### [Task directions]
Say how many lines contain "None"; the answer is the number alone.
-- begin --
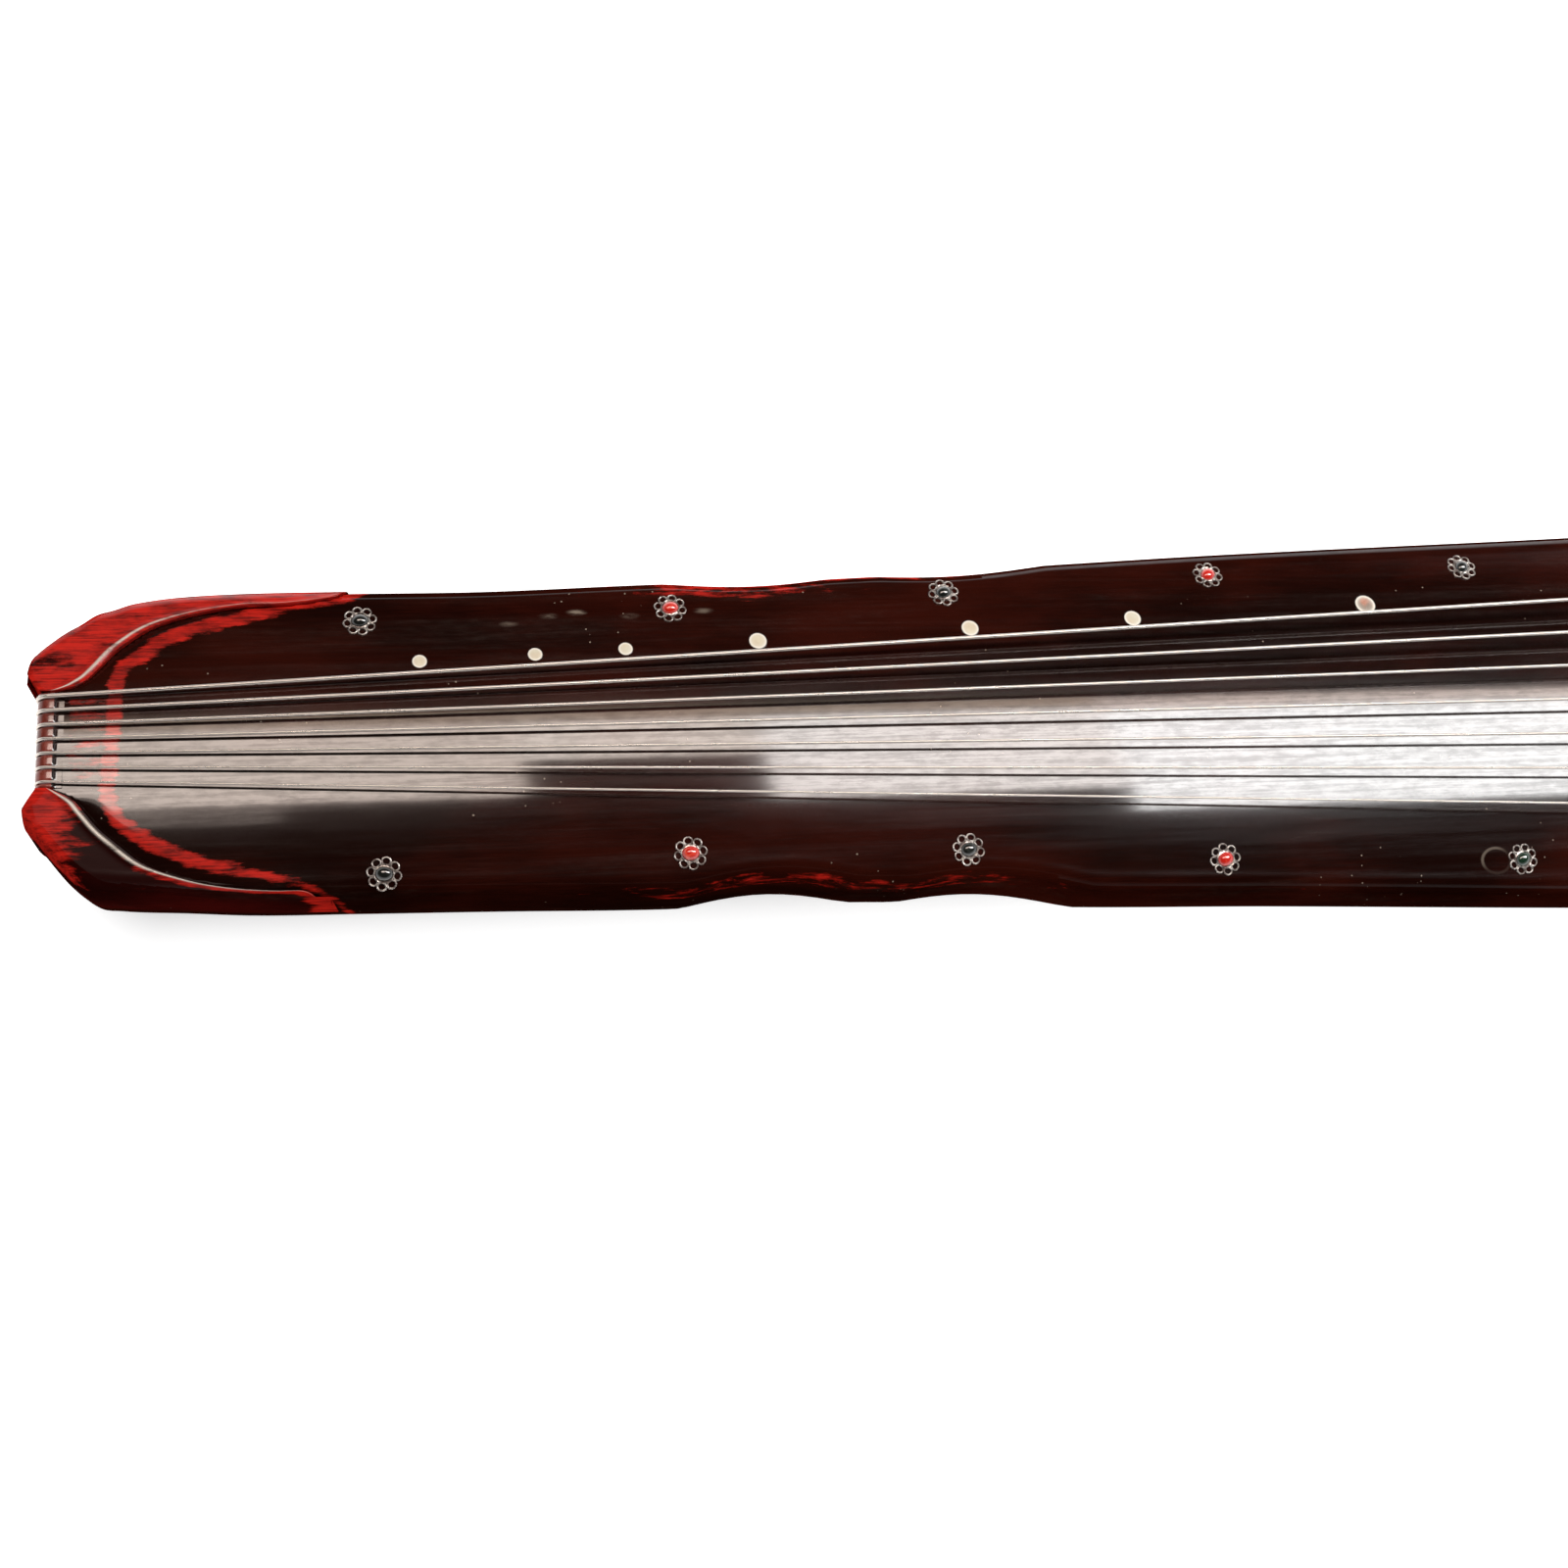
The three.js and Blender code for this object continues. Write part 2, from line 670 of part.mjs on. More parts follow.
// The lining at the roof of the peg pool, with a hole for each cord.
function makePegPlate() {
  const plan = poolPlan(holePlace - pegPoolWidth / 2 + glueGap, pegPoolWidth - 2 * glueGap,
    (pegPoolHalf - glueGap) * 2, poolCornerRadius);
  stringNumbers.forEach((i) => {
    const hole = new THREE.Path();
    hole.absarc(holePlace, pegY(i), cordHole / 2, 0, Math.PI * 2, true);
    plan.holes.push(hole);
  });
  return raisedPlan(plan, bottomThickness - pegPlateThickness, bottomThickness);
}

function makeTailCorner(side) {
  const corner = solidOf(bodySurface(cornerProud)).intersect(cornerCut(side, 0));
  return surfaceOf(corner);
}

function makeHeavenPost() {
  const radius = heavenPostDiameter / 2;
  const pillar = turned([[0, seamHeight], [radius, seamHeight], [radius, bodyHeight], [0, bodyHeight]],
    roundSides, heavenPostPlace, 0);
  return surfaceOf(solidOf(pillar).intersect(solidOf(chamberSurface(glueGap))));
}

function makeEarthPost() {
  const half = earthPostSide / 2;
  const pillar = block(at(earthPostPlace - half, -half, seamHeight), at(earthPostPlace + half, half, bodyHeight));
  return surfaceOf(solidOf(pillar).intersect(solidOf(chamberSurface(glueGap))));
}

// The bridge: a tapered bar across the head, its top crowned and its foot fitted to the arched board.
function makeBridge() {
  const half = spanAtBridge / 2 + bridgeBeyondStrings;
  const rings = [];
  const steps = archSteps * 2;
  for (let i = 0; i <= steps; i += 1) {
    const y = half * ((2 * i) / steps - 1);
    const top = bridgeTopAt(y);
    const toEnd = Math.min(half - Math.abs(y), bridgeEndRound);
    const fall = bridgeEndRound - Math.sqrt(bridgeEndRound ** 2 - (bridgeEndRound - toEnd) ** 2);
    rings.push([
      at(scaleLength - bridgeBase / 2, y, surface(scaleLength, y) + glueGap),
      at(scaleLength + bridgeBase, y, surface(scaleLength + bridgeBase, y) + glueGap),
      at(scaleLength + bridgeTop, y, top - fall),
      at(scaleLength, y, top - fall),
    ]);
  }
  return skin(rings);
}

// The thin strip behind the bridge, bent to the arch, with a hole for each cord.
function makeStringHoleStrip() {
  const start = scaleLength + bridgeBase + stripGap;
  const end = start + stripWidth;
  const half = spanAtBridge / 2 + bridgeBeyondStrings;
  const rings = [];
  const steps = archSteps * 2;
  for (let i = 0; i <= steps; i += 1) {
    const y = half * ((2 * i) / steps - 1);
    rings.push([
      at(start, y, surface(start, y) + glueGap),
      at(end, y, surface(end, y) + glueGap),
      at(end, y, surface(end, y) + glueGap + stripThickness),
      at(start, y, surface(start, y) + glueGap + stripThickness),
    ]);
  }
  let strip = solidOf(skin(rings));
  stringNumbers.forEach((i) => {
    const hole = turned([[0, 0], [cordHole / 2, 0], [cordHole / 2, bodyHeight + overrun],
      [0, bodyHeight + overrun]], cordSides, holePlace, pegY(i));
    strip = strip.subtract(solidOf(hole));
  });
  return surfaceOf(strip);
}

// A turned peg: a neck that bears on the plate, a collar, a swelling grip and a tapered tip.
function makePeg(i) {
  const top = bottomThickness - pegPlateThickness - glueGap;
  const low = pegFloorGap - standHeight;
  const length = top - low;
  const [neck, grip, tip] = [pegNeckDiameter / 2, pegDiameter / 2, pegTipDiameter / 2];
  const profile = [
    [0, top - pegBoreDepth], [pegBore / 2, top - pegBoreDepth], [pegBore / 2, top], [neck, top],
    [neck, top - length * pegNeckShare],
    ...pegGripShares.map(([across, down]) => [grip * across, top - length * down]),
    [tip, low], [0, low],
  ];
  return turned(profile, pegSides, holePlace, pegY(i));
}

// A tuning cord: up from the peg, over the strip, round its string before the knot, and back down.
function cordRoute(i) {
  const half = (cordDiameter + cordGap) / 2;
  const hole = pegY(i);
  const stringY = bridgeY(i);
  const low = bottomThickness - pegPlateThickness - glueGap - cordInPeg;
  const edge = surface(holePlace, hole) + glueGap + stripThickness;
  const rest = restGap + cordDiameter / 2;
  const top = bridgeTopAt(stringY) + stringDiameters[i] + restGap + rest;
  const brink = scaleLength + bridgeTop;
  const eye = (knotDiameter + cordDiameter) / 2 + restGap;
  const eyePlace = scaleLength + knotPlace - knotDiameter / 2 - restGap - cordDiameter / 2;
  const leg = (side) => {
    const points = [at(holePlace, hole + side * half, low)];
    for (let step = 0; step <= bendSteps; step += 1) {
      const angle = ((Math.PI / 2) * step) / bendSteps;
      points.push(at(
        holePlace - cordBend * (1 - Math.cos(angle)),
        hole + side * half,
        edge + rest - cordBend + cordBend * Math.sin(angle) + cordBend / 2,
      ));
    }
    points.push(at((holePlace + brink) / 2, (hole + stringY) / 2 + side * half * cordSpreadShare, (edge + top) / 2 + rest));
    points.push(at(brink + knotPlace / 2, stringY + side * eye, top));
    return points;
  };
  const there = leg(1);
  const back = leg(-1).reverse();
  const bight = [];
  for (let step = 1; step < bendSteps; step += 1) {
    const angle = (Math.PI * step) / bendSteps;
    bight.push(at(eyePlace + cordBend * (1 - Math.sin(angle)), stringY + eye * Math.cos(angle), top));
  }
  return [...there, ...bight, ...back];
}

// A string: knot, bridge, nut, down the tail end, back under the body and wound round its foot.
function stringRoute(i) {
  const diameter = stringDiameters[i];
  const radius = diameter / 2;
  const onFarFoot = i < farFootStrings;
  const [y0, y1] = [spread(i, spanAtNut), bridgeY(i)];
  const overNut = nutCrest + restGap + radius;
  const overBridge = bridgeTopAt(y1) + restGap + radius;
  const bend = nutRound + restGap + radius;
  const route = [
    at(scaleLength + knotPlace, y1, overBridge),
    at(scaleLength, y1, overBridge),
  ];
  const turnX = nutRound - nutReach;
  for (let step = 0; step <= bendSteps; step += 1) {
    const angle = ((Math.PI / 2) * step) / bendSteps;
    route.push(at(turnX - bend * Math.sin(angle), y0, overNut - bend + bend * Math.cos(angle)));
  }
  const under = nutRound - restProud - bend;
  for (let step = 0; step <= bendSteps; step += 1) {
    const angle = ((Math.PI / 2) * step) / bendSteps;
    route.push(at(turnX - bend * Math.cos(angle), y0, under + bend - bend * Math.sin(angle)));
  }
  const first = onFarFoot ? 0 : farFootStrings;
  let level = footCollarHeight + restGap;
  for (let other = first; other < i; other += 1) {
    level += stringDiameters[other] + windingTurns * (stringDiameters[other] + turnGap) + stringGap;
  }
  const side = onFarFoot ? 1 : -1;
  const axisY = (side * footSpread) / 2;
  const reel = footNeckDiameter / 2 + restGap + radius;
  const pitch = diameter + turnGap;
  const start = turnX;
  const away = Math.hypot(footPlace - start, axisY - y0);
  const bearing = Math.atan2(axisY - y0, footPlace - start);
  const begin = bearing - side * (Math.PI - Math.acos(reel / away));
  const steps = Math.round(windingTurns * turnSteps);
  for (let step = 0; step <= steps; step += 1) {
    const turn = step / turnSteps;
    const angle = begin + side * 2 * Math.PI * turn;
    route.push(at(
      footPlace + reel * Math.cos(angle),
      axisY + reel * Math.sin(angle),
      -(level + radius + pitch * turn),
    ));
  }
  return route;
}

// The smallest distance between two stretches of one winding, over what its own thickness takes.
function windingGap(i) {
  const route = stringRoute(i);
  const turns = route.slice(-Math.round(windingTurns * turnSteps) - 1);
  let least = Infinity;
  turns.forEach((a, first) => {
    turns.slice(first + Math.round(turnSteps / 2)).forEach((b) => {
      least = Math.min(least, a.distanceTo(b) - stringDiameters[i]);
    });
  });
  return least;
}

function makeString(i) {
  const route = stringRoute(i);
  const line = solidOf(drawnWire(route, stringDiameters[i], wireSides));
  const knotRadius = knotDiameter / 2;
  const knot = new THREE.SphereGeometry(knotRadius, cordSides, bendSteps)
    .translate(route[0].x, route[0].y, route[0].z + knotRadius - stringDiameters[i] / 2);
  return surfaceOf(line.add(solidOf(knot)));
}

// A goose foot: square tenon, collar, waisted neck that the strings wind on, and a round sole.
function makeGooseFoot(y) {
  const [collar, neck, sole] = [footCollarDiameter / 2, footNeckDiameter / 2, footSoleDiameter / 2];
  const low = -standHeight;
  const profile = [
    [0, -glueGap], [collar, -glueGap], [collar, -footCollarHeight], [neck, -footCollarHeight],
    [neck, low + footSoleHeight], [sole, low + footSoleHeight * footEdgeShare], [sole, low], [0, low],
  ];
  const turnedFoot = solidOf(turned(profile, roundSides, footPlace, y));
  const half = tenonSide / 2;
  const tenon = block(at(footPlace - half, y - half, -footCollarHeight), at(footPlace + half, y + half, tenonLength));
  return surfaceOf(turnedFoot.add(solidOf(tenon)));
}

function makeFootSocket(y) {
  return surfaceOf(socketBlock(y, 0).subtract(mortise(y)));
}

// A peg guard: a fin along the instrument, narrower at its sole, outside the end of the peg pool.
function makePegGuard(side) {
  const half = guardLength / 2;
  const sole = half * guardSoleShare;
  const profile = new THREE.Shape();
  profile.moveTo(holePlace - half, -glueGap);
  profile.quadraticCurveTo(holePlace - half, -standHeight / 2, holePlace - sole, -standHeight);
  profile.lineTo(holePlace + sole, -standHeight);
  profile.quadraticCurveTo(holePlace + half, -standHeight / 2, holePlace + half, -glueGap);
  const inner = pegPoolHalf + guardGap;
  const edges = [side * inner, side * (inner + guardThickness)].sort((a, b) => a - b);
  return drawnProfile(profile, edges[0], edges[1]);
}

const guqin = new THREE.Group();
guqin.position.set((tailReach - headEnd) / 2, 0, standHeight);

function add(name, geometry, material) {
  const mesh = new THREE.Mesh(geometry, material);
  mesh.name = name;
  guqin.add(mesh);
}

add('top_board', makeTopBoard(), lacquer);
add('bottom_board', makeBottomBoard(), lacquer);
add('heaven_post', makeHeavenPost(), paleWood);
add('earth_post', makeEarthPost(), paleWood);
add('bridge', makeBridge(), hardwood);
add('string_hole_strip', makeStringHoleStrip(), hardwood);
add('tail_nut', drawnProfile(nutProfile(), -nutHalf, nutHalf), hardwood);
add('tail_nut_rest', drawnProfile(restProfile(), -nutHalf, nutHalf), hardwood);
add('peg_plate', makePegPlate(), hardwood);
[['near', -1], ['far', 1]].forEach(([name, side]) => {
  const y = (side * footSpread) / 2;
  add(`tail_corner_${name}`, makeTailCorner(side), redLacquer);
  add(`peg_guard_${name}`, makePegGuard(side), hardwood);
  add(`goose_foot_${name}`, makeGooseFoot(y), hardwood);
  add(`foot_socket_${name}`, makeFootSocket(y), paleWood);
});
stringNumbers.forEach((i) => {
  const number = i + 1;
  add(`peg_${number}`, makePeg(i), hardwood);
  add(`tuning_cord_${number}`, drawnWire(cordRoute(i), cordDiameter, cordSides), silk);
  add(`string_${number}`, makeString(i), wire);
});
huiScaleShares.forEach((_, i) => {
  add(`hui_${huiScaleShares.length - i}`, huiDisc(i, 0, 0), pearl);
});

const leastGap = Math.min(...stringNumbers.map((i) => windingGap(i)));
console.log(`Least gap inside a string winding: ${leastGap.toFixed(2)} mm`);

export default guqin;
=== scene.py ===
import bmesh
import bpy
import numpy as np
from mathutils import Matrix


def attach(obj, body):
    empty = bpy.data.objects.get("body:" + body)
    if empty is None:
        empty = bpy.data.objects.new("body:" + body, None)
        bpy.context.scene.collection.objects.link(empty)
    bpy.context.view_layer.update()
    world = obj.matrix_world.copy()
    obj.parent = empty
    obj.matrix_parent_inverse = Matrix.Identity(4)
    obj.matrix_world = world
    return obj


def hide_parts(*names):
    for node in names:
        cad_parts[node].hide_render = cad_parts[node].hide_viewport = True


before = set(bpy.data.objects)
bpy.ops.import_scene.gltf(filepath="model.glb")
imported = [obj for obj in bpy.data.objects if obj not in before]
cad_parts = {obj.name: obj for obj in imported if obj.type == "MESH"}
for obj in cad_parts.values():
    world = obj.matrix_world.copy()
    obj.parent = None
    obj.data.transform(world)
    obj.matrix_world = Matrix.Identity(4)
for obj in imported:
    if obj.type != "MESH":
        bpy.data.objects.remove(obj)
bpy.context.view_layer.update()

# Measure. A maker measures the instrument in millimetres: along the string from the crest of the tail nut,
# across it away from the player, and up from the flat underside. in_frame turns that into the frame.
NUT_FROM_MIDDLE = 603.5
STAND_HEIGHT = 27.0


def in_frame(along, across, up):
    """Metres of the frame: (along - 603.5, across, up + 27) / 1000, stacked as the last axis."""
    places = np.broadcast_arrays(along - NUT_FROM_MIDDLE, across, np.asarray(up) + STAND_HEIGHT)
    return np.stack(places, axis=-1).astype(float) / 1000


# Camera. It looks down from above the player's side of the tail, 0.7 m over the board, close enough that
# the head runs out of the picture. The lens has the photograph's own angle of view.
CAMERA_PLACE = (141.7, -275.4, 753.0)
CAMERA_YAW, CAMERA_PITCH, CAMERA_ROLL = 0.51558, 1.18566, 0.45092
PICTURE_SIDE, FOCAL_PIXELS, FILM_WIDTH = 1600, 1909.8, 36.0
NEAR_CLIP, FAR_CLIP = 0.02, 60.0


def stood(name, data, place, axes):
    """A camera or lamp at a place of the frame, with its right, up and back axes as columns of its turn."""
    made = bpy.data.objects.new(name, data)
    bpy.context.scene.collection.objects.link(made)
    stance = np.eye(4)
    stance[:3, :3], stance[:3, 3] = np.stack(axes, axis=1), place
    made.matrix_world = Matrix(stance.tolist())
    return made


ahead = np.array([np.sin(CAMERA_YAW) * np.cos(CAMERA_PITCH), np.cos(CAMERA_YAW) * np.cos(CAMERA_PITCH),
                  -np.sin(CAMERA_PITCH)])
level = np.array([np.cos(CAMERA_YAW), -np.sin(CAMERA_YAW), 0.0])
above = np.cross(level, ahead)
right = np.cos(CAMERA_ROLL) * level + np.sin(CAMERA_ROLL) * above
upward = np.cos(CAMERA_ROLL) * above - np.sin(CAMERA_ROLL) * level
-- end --
### [Written answer]
3